2. The semiconductor packaging structure of claim 1, wherein the semiconductor chip set is a light emitting diode.

3. The semiconductor packaging structure of claim 1, wherein the semiconductor chip set is a laser diode.

4. The semiconductor packaging structure of claim 1, wherein the heat sink has a reflective portion corresponding to the semiconductor chip set.

5. The semiconductor packaging structure of claim 4, wherein the reflective portion has a reflective layer on the surface thereof.

6. The semiconductor packaging structure of claim 1 further having a plurality of thermal conductive struts running through the baseboard to couple with at least one second heat sink on a lower side thereof.

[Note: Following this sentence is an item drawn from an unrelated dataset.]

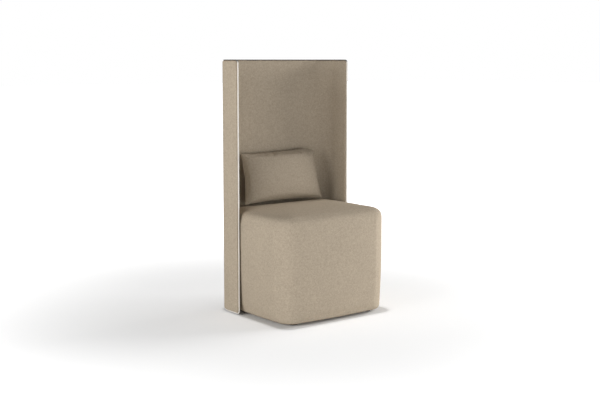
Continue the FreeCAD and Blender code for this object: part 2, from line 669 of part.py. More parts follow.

7. An optoelectric semiconductor packaging structure, comprising:

a baseboard;

a thermal conductor located on the baseboard;

at least one optoelectric semiconductor chip set mounted onto the thermal conductor;

a plurality of conductive blades located on the bottom of the baseboard connecting electrically to the semiconductor chip set through a plurality of conductive leads;

a package encasing the optoelectric semiconductor chip set; and

a heat sink coupling with the thermal conductor and having a reflective portion corresponding to the optoelectric semiconductor chip set to perform heat exchange for heat energy generated by the optoelectric semiconductor chip set and transferred through the thermal conductor, light generated by the optoelectric semiconductor chip set being projected outwards by the reflective portion.

8. The semiconductor packaging structure of claim 7, wherein the optoelectric semiconductor chip set is a light emitting diode.

9. The semiconductor packaging structure of claim 7, wherein the optoelectric semiconductor chip set is a laser diode.

10. The semiconductor packaging structure of claim 7, wherein the reflective portion has a reflective layer on the surface thereof.

11. The semiconductor packaging structure of claim 7 further having a plurality of thermal conductive struts running through the baseboard to couple at least one second heat sink on a lower side thereof.